> **TASK PROMPT**
Find and copy lines holding "pose".

(JSON records of objects)
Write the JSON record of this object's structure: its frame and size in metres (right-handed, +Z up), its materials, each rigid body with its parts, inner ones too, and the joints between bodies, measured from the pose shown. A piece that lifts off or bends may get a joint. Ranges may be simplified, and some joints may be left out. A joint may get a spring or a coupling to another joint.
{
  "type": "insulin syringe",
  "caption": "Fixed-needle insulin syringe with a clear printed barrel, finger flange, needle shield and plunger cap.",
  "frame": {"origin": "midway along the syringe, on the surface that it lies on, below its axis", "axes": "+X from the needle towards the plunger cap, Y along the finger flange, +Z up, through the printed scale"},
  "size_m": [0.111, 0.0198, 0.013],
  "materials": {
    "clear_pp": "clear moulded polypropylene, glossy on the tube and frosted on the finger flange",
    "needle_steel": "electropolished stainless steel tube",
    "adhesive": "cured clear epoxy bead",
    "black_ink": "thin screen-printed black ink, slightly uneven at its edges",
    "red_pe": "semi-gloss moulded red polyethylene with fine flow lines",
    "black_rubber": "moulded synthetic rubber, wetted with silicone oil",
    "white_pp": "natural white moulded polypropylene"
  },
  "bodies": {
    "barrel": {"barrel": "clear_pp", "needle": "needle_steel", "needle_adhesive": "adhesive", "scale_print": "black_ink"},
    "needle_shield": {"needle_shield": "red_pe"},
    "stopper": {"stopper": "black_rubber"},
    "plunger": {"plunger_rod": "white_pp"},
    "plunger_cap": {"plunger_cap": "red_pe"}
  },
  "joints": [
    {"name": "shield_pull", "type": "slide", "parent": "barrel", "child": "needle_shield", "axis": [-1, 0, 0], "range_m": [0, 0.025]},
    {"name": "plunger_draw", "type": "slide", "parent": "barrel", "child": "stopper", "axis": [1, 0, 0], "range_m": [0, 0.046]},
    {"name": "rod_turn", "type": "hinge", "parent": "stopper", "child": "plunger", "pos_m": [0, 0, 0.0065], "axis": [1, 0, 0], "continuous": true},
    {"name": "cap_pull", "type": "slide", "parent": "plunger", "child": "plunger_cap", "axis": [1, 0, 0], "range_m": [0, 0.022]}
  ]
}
* * *
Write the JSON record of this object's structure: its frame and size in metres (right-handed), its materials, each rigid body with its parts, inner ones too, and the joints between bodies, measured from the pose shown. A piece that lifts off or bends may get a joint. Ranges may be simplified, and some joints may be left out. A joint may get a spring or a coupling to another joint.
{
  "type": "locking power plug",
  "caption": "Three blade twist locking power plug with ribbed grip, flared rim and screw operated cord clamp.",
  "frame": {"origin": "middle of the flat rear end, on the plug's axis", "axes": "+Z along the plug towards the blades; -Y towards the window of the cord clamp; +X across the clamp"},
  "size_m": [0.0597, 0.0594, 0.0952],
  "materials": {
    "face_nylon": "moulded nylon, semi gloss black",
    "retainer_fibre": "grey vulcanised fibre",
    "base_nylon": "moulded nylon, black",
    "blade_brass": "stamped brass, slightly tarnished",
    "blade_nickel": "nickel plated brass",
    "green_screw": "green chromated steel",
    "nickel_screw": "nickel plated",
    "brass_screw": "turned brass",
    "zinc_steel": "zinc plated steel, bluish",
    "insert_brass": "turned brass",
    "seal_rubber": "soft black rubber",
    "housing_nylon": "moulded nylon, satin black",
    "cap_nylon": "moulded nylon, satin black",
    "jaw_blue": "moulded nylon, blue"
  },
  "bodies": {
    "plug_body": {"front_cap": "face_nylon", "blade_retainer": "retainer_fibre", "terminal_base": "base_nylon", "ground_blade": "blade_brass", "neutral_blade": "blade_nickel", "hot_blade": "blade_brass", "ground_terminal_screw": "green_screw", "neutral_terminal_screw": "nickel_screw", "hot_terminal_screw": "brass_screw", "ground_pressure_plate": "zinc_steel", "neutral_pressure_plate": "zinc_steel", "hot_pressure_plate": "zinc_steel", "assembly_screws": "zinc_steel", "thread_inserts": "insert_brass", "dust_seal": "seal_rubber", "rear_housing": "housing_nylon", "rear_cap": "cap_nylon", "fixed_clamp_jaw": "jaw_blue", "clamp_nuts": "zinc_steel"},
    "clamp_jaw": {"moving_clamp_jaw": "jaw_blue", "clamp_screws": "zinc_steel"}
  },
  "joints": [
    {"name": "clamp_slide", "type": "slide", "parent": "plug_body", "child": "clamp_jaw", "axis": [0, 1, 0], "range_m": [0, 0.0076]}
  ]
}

> **COMPLETE RESPONSE**
Write the JSON record of this object's structure: its frame and size in metres (right-handed, +Z up), its materials, each rigid body with its parts, inner ones too, and the joints between bodies, measured from the pose shown. A piece that lifts off or bends may get a joint. Ranges may be simplified, and some joints may be left out. A joint may get a spring or a coupling to another joint.
Write the JSON record of this object's structure: its frame and size in metres (right-handed), its materials, each rigid body with its parts, inner ones too, and the joints between bodies, measured from the pose shown. A piece that lifts off or bends may get a joint. Ranges may be simplified, and some joints may be left out. A joint may get a spring or a coupling to another joint.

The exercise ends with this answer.